Key Takeaways for Indiana Business Owners in 2025

  • Entity structure is a tax decision – choose wrong and you overpay for years
  • The S-corp election window is short – 75 days from formation or you wait a full year
  • Indiana’s filing fees are low – $90 for an LLC (2025) – but the tax implications are what really matter
  • Indiana corporate income tax dropped to 4.9% in 2025 – relevant if you’re considering a C-corp structure
  • CPA input before filing is always cheaper than restructuring after the fact

At On-Target CPA, serving Indianapolis, IN and surrounding areas, this is exactly the kind of planning conversation we have with new business owners every week. The businesses that start right are the ones that build on a foundation that doesn’t crack when growth starts.

Frequently Asked Questions

How much does it cost to start a business in Indiana in 2025?

The state filing fee for an Indiana LLC is $90 and for a corporation is $90 (2025 rates). Beyond filing fees, budget for an EIN application (free), a registered agent if needed ($50-$300/year), and CPA consultation fees that vary by provider and scope of work.

Do I need a CPA to start a business in Indiana?

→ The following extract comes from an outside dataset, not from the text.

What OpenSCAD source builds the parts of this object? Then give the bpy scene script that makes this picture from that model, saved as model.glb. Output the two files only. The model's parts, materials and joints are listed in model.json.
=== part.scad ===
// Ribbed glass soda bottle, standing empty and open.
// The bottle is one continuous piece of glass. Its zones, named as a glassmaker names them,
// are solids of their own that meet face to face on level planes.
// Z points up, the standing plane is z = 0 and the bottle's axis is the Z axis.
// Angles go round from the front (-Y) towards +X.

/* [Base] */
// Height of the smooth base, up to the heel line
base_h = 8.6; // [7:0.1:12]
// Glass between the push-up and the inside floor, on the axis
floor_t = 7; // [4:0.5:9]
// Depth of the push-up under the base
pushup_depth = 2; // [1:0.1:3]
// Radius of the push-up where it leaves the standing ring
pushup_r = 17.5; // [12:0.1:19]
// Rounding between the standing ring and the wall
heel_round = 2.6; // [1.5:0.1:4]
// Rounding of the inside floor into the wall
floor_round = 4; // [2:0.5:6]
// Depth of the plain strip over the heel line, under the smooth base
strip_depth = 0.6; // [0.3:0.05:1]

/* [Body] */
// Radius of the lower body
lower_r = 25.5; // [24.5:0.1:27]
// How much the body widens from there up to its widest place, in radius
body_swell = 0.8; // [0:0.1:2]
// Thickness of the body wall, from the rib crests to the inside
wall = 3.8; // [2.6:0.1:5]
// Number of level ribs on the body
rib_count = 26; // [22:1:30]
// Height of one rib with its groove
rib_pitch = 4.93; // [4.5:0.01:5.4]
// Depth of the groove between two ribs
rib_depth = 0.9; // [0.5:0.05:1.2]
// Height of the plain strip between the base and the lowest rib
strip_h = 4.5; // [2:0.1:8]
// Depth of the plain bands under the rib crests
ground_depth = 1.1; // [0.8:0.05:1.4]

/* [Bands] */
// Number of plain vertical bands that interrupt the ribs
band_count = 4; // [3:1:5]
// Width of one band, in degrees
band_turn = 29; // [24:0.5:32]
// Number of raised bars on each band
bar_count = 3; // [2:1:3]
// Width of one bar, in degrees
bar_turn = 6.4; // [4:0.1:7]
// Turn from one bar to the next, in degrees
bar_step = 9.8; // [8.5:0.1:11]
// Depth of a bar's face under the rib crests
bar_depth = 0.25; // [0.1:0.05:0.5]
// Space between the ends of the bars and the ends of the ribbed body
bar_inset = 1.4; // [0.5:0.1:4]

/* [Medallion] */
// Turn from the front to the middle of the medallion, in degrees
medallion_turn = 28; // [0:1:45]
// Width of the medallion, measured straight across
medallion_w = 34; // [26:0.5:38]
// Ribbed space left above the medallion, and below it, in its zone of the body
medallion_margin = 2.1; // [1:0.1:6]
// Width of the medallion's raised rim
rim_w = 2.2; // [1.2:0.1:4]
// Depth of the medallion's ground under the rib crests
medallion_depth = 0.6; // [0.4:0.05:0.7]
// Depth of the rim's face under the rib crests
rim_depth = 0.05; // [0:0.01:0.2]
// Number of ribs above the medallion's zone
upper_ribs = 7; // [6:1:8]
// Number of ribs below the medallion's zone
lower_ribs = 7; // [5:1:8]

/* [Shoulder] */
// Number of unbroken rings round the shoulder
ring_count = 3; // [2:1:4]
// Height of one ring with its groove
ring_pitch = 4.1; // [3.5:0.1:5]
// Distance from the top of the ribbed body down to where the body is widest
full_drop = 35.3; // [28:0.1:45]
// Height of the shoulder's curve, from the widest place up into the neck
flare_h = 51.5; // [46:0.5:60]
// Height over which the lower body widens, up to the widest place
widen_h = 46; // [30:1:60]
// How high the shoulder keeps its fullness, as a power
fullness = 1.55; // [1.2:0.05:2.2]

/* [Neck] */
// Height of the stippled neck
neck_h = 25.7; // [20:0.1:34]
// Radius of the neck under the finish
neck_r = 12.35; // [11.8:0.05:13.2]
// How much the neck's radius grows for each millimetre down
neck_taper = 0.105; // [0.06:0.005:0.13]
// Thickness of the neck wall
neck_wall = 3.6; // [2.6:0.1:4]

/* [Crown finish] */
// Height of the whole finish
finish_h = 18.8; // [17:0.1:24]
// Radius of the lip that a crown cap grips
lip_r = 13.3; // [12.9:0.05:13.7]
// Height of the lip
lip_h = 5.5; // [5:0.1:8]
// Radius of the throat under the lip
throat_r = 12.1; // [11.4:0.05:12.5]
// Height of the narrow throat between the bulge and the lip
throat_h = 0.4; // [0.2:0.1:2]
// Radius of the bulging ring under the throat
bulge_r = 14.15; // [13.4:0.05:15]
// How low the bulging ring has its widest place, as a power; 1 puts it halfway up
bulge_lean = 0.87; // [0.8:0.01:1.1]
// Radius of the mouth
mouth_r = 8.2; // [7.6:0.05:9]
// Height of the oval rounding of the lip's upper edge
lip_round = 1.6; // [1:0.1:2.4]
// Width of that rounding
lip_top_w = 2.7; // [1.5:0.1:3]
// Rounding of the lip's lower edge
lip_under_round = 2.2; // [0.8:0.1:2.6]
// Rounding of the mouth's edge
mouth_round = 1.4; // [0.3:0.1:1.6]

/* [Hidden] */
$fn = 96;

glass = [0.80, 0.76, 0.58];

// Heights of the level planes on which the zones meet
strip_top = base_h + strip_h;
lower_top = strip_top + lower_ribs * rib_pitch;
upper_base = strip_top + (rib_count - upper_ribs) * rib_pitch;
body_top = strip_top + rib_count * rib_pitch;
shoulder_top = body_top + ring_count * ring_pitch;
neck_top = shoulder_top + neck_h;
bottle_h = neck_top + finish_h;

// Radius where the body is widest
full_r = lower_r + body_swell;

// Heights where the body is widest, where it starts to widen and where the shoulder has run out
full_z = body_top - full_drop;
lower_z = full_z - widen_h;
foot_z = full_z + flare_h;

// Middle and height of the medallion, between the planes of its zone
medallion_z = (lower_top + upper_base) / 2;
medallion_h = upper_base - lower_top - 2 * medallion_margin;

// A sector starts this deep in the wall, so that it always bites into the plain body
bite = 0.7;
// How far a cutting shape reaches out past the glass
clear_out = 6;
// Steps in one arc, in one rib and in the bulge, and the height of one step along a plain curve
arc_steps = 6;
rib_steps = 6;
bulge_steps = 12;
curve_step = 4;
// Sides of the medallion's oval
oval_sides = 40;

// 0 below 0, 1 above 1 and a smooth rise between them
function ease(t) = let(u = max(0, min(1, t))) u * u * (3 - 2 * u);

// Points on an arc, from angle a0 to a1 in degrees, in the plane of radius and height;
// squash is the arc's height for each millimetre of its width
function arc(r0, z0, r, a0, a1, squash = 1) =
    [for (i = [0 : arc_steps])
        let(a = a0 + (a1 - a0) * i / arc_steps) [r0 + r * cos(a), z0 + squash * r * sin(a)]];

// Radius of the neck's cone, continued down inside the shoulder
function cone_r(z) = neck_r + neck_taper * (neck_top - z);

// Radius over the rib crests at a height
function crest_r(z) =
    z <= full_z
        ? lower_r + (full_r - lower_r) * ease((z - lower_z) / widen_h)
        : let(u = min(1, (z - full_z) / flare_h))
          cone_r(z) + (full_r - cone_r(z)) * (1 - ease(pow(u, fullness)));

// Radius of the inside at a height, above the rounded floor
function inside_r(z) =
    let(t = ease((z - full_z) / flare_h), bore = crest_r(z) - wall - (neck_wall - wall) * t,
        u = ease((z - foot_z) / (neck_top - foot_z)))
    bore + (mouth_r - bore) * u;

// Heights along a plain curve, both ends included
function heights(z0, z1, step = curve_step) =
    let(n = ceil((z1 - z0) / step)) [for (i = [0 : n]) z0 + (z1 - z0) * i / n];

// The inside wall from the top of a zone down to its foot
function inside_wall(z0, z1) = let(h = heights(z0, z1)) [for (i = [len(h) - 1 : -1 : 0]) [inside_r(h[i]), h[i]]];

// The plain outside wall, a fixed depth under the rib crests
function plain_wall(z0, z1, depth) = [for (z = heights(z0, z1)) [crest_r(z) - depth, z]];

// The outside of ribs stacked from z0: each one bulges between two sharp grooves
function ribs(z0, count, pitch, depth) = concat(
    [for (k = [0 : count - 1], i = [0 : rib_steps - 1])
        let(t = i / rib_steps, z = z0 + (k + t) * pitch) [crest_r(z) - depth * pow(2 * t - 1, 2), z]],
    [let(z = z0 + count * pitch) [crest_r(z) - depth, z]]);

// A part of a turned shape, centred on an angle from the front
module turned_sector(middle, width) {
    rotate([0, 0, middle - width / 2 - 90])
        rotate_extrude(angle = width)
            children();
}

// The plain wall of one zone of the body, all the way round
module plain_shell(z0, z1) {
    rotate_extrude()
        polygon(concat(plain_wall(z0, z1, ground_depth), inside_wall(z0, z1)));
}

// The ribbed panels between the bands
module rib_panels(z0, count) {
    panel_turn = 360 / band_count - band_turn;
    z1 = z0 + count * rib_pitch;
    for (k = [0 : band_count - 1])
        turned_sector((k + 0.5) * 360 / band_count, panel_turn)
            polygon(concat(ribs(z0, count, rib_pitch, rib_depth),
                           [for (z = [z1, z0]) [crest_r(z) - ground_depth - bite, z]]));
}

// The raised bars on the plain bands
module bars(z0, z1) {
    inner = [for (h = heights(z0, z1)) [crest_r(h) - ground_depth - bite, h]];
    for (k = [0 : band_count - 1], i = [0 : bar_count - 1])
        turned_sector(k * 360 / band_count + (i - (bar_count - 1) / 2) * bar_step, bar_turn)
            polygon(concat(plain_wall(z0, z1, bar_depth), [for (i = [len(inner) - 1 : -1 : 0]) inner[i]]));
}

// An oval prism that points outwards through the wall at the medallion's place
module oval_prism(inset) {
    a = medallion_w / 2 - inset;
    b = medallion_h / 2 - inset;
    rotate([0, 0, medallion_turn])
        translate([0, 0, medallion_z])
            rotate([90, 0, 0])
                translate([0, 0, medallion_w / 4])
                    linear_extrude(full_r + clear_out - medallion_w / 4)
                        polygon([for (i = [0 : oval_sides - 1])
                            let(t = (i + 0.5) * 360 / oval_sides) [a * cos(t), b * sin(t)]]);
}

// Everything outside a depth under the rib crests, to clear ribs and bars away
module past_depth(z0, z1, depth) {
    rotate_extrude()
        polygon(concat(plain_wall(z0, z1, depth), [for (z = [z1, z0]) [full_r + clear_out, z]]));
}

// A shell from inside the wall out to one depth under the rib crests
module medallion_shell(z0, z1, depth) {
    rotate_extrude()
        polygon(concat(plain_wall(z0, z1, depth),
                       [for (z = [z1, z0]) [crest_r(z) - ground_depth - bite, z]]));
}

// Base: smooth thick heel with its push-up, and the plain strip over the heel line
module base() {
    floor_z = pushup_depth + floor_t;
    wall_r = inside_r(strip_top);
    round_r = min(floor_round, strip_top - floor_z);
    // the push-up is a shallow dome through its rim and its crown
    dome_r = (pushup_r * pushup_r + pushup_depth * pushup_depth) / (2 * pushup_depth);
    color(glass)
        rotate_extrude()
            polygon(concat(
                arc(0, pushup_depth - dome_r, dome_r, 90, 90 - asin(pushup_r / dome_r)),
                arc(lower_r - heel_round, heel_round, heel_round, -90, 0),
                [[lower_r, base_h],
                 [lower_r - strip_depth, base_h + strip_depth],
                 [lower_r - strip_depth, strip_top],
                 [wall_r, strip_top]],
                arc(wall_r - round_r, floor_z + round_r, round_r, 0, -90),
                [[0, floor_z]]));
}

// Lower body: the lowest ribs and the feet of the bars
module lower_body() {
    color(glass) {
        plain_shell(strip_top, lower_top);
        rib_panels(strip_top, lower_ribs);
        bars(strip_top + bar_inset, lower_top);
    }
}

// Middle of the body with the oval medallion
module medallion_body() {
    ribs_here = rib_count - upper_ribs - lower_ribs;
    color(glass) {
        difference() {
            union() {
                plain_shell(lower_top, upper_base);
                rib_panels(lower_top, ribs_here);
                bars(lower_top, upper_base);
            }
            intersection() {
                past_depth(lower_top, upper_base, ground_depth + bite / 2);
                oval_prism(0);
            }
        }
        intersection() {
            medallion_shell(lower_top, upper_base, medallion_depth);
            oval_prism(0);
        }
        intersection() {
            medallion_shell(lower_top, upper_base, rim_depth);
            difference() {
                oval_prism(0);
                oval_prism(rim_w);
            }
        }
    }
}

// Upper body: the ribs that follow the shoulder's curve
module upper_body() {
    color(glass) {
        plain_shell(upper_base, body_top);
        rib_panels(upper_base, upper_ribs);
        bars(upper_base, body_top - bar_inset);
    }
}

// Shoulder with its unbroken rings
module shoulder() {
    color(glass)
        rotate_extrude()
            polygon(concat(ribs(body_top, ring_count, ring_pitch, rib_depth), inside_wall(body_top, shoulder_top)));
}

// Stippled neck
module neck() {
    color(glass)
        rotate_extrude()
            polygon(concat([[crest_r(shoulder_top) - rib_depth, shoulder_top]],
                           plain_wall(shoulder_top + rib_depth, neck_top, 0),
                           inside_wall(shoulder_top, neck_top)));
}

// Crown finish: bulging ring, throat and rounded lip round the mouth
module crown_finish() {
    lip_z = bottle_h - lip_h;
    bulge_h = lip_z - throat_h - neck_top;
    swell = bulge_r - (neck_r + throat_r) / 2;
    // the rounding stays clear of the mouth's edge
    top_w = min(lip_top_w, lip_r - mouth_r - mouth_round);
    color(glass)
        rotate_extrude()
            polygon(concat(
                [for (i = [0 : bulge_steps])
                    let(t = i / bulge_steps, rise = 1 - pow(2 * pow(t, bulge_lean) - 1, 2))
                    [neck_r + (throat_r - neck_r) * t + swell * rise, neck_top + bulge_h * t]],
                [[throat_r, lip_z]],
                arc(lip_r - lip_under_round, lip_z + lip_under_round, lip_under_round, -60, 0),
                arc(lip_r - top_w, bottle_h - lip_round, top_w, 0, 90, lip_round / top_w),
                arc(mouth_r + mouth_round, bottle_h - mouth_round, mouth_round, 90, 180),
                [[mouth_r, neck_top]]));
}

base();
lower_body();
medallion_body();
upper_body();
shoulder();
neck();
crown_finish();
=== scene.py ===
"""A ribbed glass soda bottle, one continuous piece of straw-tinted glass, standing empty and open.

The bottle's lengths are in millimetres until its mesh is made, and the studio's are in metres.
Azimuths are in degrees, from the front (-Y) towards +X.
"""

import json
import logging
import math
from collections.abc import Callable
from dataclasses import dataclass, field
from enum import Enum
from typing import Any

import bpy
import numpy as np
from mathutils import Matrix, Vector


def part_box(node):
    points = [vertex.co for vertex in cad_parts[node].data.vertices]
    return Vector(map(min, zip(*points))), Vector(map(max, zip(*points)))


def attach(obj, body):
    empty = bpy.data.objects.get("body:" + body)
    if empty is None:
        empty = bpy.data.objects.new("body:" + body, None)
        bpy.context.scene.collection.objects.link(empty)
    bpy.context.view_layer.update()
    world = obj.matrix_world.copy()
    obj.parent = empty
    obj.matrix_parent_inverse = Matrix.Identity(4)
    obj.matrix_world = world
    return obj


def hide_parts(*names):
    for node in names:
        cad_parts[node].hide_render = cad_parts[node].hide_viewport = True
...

Indiana doesn’t legally require a CPA to form a business, but working with one before filing is one of the highest-return decisions a new owner can make. Entity structure choices affect your taxes for years, and correcting a bad decision later costs more than getting it right from the start.

What is the best business structure for a small business in Indiana?

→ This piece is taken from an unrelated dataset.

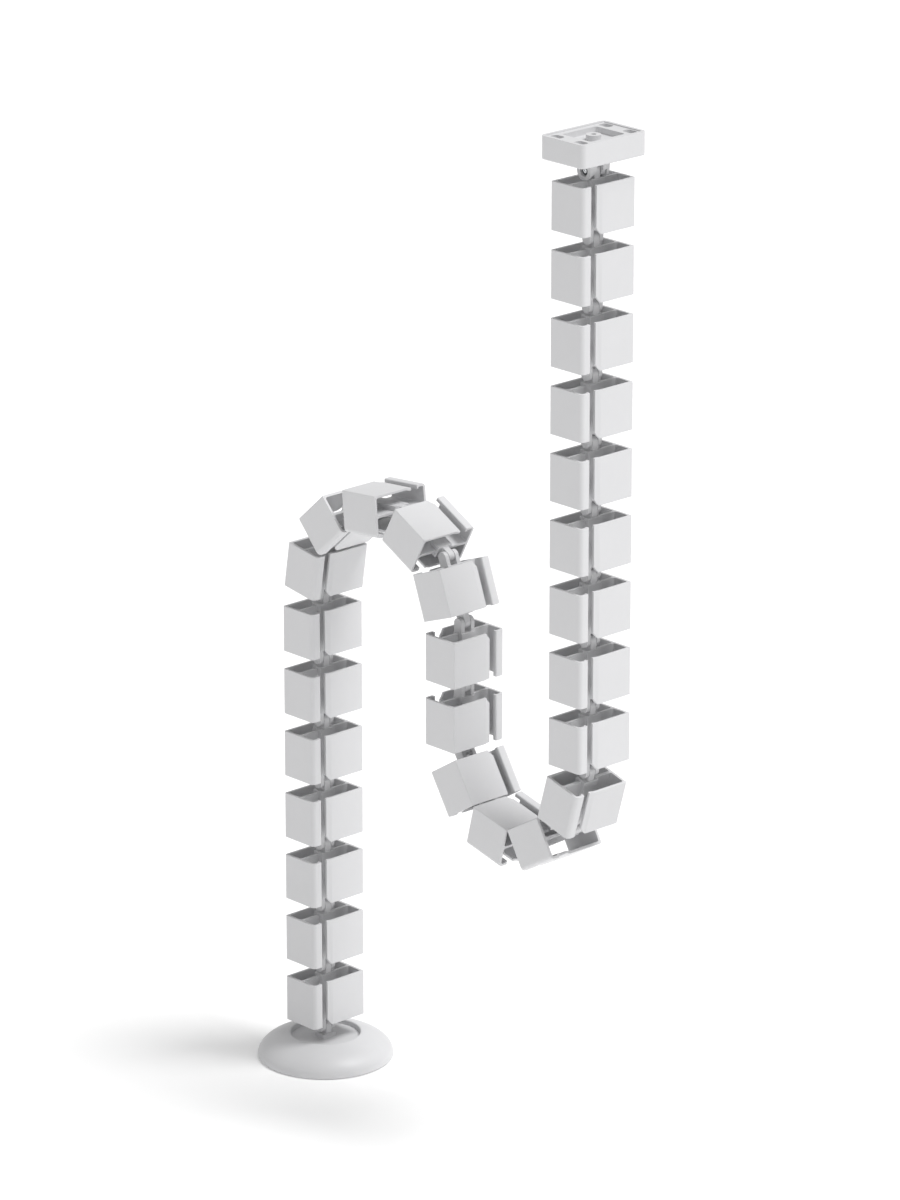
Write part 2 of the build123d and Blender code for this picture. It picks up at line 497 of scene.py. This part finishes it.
# The lip fills the near part of the opening, drawn in and along
LIP_ROOT = 0.1
LIP_DRAW = 0.9
LIP_SLOPE = 2.8
LIP_FLAT = 1.9
LIP_END = OPENING_NEAR + LIP_ROOT + LIP_SLOPE + LIP_FLAT

# The wall's thick rounded end on the far side of the slit
RETURN_WIDTH = 1.5
RETURN_DEPTH = 1
RETURN_EDGE = 1.1

# The flare of the slit's lower end
FLARE_WIDTH = 3.6
FLARE_HEIGHT = 4.6
FLARE_DEPTH = 4.5


def channel_cutter(side):
    """The cable channel between the web and one broad wall."""
    near, far = on_side(side, WEB / 2, INNER_X)
    end = SECTION_Y / 2 - WALL
    channel = block("channel", (near, -end, BODY_LOW - PAST), (far, end, BODY_HIGH + PAST))
    return round_corners(channel, CHANNEL_CORNER, 3)


def opening_cutter(side):
    """The opening in one broad wall."""
    low_x, high_x = on_side(side, INNER_X - PAST, OUTER_X + PAST)
    low_y, high_y = on_side(-side, OPENING_NEAR, OPENING_FAR)
    return block("opening", (low_x, low_y, BODY_LOW - PAST), (high_x, high_y, BODY_HIGH + PAST))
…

For most profitable Indiana small businesses, an LLC with an S-corporation tax election offers the strongest combination of liability protection and tax efficiency. The right answer depends on your revenue, expenses, and growth plans – which is why a CPA review before filing matters.

When is the S-corp election deadline in Indiana?

You must file IRS Form 2553 within 75 days of forming your business, or by March 15 of the current tax year to apply retroactively to the prior year. Missing this window means waiting a full tax year, which can mean real money in unnecessary self-employment taxes.

Does Indiana require an annual report for LLCs?

Indiana LLCs file a biennial report (every two years) with the Secretary of State, with a $32 fee (2025). Missing this filing puts your business out of good standing, which can affect your ability to open bank accounts or sign contracts.

What taxes does a new Indiana business owe?

Indiana businesses may owe state income tax at 4.9% (corporations, 2025), sales tax at 7% if selling taxable goods or services, and employer withholding if you have employees. The federal self-employment tax of 15.3% also applies to sole proprietors and LLC members unless they’ve structured around it.